__Material__.

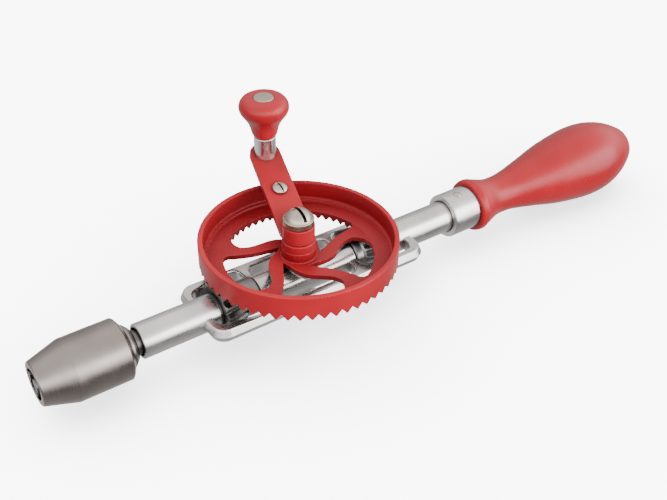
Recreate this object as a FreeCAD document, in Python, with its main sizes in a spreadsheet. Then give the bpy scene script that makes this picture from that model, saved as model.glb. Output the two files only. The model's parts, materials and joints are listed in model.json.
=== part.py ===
"""Hand drill with a crown gear wheel, two bevel pinions and a three-jaw chuck.

The spindle lies along X: the chuck is at the low end and the handle at the high end.
The gear wheel turns about a vertical axle (Z) that crosses the spindle line.
The origin is on the spindle line, at the front ends of the jaws.
All sizes are in millimetres and all angles in degrees.
"""
import FreeCAD, Part
import math
import os
import re

import Sketcher
from FreeCAD import Placement, Rotation, Vector

DRIVING_SIZES = {
    # frame casting
    "tube_radius": 7.07, "tube_front": 40.2, "tube_boss_end": 72.3, "mouth_radius": 5.9,
    "mouth_end": 43.2, "seat_radius": 5.5, "seat_length": 9.0, "tube_bore": 4.7,
    "loop_front": 64.4, "loop_rear": 165.5, "loop_half_width": 17.4, "loop_corner": 6.4,
    "loop_half_height": 2.9, "window_half_width": 13.2, "window_corner": 3.6,
    "outer_rounding": 0.7, "casting_draft": 24.0, "window_rounding": 0.9, "front_window": 68.5,
    "front_window_narrow": 12.0, "front_window_wide": 14.6, "rear_window": 160.8,
    "front_bridge": 21.0, "front_bridge_inner": 16.9, "rear_bridge": 24.0,
    "rear_bridge_inner": 20.4,
    "rear_boss": 157.6, "rear_tube_end": 198.0, "tang_radius": 4.0, "tang_end": 262.0,
    "post_radius": 6.6, "post_top": 8.4, "post_bottom": 8.6,
    # gear train: heights and radii are those at the wheel's outer wall
    "wheel_centre": 112.0, "wheel_radius": 40.0, "wheel_teeth": 55, "pinion_teeth": 15,
    "wheel_turn": -1.37, "pitch_height": 10.91, "tip_height": 10.23, "root_height": 12.5,
    "tip_land": 0.4, "root_land": 0.3, "pinion_tip": 12.05, "pinion_root": 9.95,
    "backlash": 0.3, "pinion_outer": 38.6, "pinion_inner": 29.4, "pinion_hub": 7.5,
    "drive_hub_end": 21.4, "idler_hub_end": 24.4, "back_hub": 6.0, "back_hub_end": 42.6,
    # gear wheel
    "rim_top": 20.7, "rim_wall": 2.2, "ring_inner": 30.4, "web_top": 11.3, "web_bottom": 9.3,
    "ledge_radius": 36.6, "ledge_height": 12.9, "ledge_drop": 0.7, "wheel_hub": 6.8,
    "hub_foot": 7.0, "hub_seam": 15.3, "hub_top": 18.9, "spokes": 5, "first_spoke": 2.4,
    # axle and crank
    "axle_radius": 3.5, "running_gap": 0.06, "axle_end": 5.6, "head_radius": 6.2,
    "head_seat": 26.0, "head_band": 2.7, "dome_radius": 5.6, "dome_height": 3.9,
    "slot_width": 1.4, "slot_depth": 3.4, "crank_hub": 6.5, "crank_top": 25.9,
    "crank_bottom": 19.0, "arm_width": 13.2, "arm_thick": 3.0, "arm_plane": 20.0,
    "arm_tilt": 15.6, "arm_direction": 75.0, "crank_radius": 45.0, "spare_hole": 24.6,
    "spare_radius": 2.0, "spare_head": 3.05, "spare_band": 1.1, "spare_dome": 1.2,
    "lug_radius": 0.9, "lug_place": 5.15,
    # knob
    "pin_radius": 2.4, "sleeve_radius": 4.65, "sleeve_height": 8.5, "knob_height": 26.2,
    "knob_belly": 10.5, "knob_neck": 4.6, "cap_radius": 4.3, "cap_thick": 0.9,
    # spindle
    "spindle_radius": 4.0, "neck_radius": 4.9, "neck_end": 42.0, "journal_end": 101.8,
    "ball_radius": 2.4, "idler_pin": 3.0, "cross_pin": 1.25,
    # chuck
    "nose": 0.5, "nose_radius": 8.6, "nose_opening": 6.2, "cone_end": 13.0,
    "shell_radius": 12.3, "shell_bore": 10.9, "shell_back": 33.5, "shell_rear": 35.4,
    "lip_bore": 8.6, "collar_radius": 8.5, "chuck_rear": 38.0, "bit_bore": 3.3,
    "jaw_radius": 2.8, "jaw_length": 17.0, "jaw_tilt": 12.0, "jaw_offset": 2.4,
    "grip_radius": 2.0, "jaw_side_gap": 1.2, "jaw_turn": 60.0, "jaw_bore_end": 24.5,
    "spindle_seat": 24.5, "body_front": 3.0, "nut_front": 6.5, "nut_rear": 10.5,
    # ferrule and handle
    "ferrule_front": 188.4, "ferrule_rear": 202.6, "ferrule_radius": 9.8, "tenon_radius": 8.85,
    "rivet_radius": 1.9, "rivet_place": 195.2, "rivet_turn": 5.0, "bead_radius": 11.9,
    "grip_neck": 8.65, "grip_belly": 17.5, "handle_end": 306.4, "end_round": 12.8,
}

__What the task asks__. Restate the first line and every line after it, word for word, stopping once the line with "from FreeCAD import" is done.

__Output for this task__.
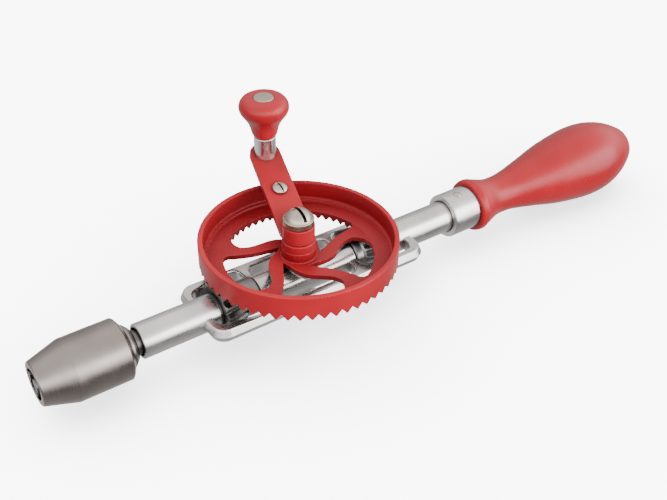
Recreate this object as a FreeCAD document, in Python, with its main sizes in a spreadsheet. Then give the bpy scene script that makes this picture from that model, saved as model.glb. Output the two files only. The model's parts, materials and joints are listed in model.json.
=== part.py ===
"""Hand drill with a crown gear wheel, two bevel pinions and a three-jaw chuck.

The spindle lies along X: the chuck is at the low end and the handle at the high end.
The gear wheel turns about a vertical axle (Z) that crosses the spindle line.
The origin is on the spindle line, at the front ends of the jaws.
All sizes are in millimetres and all angles in degrees.
"""
import FreeCAD, Part
import math
import os
import re

import Sketcher
from FreeCAD import Placement, Rotation, Vector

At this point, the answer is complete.